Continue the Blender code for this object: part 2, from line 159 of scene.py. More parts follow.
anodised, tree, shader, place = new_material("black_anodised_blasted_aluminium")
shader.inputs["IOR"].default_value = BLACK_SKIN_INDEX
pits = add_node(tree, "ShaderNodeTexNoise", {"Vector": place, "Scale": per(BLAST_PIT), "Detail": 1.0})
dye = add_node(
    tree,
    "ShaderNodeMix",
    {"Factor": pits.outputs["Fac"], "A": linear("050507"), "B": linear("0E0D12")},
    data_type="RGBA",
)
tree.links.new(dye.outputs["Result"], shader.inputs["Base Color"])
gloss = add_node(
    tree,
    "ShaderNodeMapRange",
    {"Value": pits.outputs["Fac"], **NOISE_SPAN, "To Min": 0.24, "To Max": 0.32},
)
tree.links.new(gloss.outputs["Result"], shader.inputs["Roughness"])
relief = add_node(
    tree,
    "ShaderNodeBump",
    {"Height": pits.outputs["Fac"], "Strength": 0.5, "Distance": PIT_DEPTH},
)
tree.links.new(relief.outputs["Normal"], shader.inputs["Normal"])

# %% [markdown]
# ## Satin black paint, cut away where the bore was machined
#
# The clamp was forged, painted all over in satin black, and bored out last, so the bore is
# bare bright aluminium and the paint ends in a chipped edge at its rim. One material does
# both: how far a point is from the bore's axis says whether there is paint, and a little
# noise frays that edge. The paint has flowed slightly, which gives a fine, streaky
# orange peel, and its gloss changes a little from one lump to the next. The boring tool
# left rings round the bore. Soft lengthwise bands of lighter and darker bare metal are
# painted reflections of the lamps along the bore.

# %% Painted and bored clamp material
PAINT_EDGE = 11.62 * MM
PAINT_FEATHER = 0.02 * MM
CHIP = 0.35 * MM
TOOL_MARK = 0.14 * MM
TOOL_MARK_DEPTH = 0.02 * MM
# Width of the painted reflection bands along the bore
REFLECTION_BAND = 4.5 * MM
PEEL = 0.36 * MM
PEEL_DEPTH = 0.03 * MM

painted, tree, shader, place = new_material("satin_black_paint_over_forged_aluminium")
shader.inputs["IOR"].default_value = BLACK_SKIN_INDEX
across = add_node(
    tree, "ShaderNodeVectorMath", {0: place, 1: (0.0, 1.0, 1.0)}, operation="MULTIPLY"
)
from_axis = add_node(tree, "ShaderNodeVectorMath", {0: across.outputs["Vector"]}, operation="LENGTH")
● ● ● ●
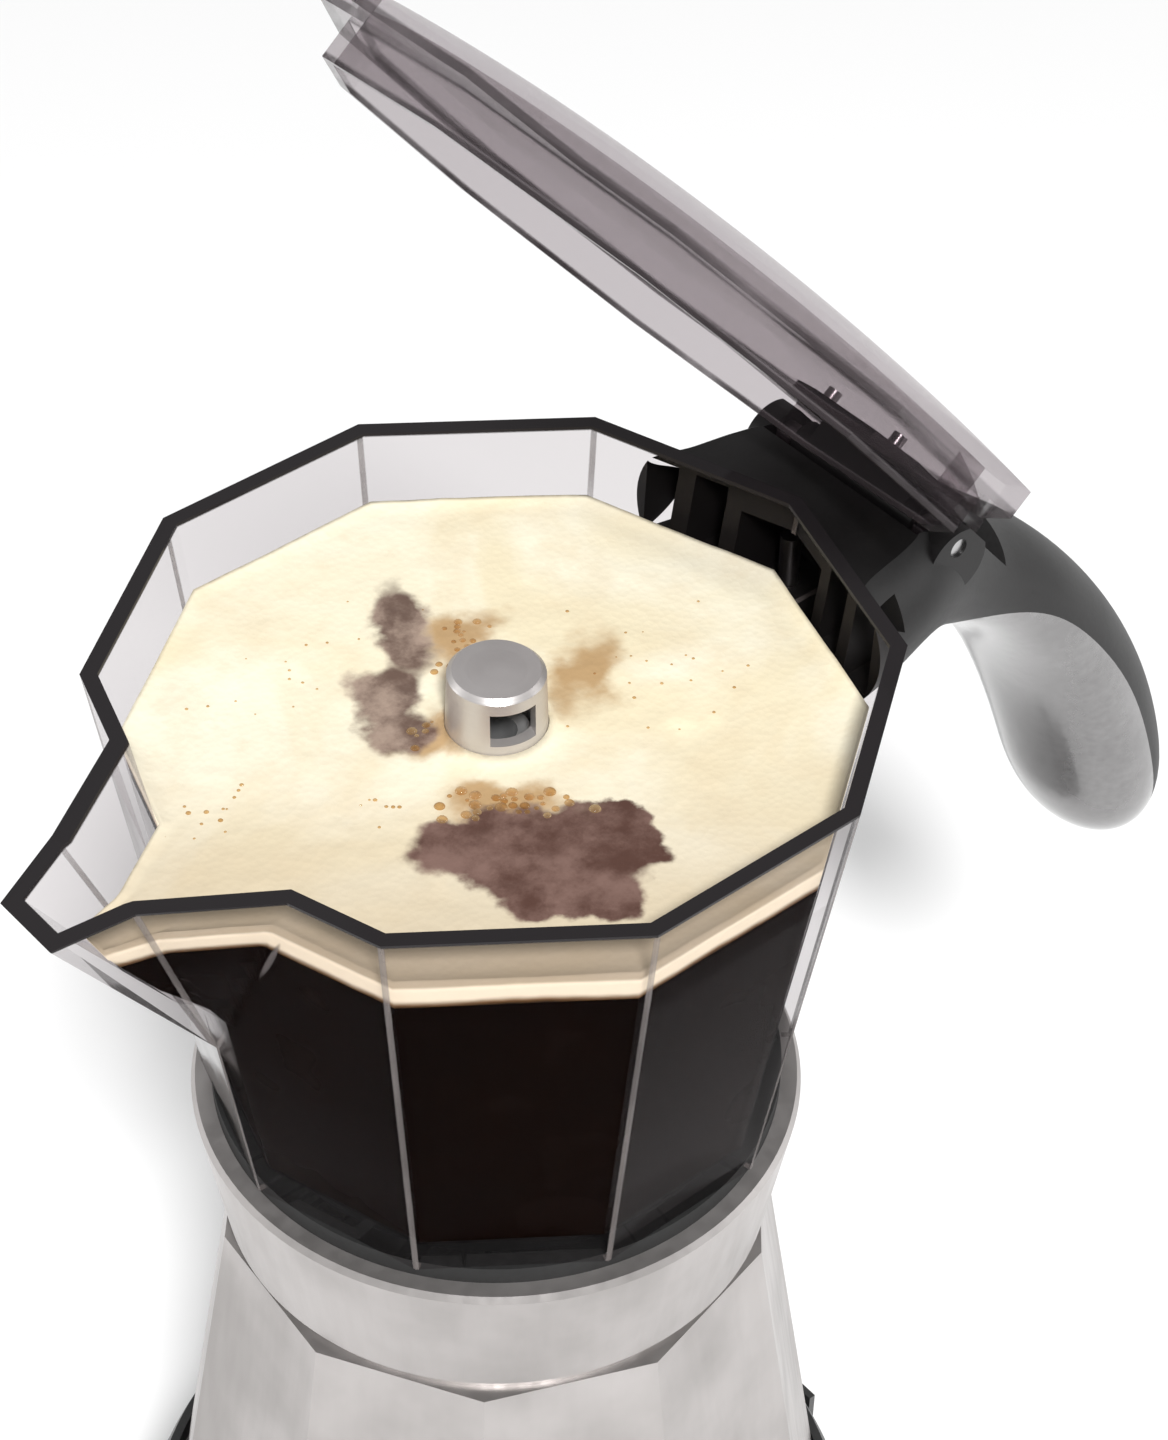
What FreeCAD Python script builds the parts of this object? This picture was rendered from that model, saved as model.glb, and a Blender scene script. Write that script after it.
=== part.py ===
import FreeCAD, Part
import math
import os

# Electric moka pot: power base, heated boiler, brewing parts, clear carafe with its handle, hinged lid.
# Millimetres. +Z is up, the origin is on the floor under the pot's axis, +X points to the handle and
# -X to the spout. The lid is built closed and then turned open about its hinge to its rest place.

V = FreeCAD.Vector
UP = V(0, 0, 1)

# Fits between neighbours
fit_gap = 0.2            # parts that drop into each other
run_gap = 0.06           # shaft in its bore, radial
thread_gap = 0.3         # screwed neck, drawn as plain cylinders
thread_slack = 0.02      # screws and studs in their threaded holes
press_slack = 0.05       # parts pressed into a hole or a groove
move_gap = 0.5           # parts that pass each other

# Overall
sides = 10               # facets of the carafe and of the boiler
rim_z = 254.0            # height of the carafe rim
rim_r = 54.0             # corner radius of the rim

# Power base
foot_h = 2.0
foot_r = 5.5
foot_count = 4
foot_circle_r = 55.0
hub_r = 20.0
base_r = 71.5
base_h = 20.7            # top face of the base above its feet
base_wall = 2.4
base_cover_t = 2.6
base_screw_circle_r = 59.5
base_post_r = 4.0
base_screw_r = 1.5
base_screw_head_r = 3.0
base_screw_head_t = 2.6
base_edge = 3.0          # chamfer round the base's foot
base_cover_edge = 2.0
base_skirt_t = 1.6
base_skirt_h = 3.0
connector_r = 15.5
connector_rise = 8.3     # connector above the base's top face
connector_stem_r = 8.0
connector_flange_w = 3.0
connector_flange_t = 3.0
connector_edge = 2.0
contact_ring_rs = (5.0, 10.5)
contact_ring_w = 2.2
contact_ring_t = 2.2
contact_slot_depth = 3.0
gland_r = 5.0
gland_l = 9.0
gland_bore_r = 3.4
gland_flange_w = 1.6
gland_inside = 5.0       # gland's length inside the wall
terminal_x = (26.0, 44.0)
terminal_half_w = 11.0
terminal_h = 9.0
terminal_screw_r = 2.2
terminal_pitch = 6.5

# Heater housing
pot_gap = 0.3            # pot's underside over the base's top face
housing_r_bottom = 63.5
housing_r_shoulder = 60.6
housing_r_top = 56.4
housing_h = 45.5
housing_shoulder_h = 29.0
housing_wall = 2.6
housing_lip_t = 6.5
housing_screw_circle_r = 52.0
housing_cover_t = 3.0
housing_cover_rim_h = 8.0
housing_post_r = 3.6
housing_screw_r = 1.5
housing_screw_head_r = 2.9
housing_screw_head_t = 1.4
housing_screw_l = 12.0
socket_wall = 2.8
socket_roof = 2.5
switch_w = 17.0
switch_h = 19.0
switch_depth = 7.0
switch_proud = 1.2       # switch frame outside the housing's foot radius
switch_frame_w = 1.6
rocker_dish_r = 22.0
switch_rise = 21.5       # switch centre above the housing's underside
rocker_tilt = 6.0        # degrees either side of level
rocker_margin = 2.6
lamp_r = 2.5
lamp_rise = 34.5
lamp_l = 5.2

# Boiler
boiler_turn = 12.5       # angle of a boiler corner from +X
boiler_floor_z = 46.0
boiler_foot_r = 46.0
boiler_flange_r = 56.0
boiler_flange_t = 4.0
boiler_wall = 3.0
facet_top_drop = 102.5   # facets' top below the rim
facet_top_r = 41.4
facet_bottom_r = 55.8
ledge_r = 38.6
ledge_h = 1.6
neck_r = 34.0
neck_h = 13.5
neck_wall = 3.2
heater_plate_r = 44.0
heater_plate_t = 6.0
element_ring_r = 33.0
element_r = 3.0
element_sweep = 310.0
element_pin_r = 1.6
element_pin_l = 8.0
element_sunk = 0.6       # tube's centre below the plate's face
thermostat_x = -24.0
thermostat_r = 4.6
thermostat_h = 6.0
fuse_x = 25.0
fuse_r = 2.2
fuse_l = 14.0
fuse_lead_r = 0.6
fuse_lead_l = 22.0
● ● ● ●
Starting at the line that contains "What FreeCAD Python" and ending at the line that contains "rim_r = 54.0", retype each line exactly; omit everything outside that range.

What FreeCAD Python script builds the parts of this object? This picture was rendered from that model, saved as model.glb, and a Blender scene script. Write that script after it.
=== part.py ===
import FreeCAD, Part
import math
import os

# Electric moka pot: power base, heated boiler, brewing parts, clear carafe with its handle, hinged lid.
# Millimetres. +Z is up, the origin is on the floor under the pot's axis, +X points to the handle and
# -X to the spout. The lid is built closed and then turned open about its hinge to its rest place.

V = FreeCAD.Vector
UP = V(0, 0, 1)

# Fits between neighbours
fit_gap = 0.2            # parts that drop into each other
run_gap = 0.06           # shaft in its bore, radial
thread_gap = 0.3         # screwed neck, drawn as plain cylinders
thread_slack = 0.02      # screws and studs in their threaded holes
press_slack = 0.05       # parts pressed into a hole or a groove
move_gap = 0.5           # parts that pass each other

# Overall
sides = 10               # facets of the carafe and of the boiler
rim_z = 254.0            # height of the carafe rim
rim_r = 54.0             # corner radius of the rim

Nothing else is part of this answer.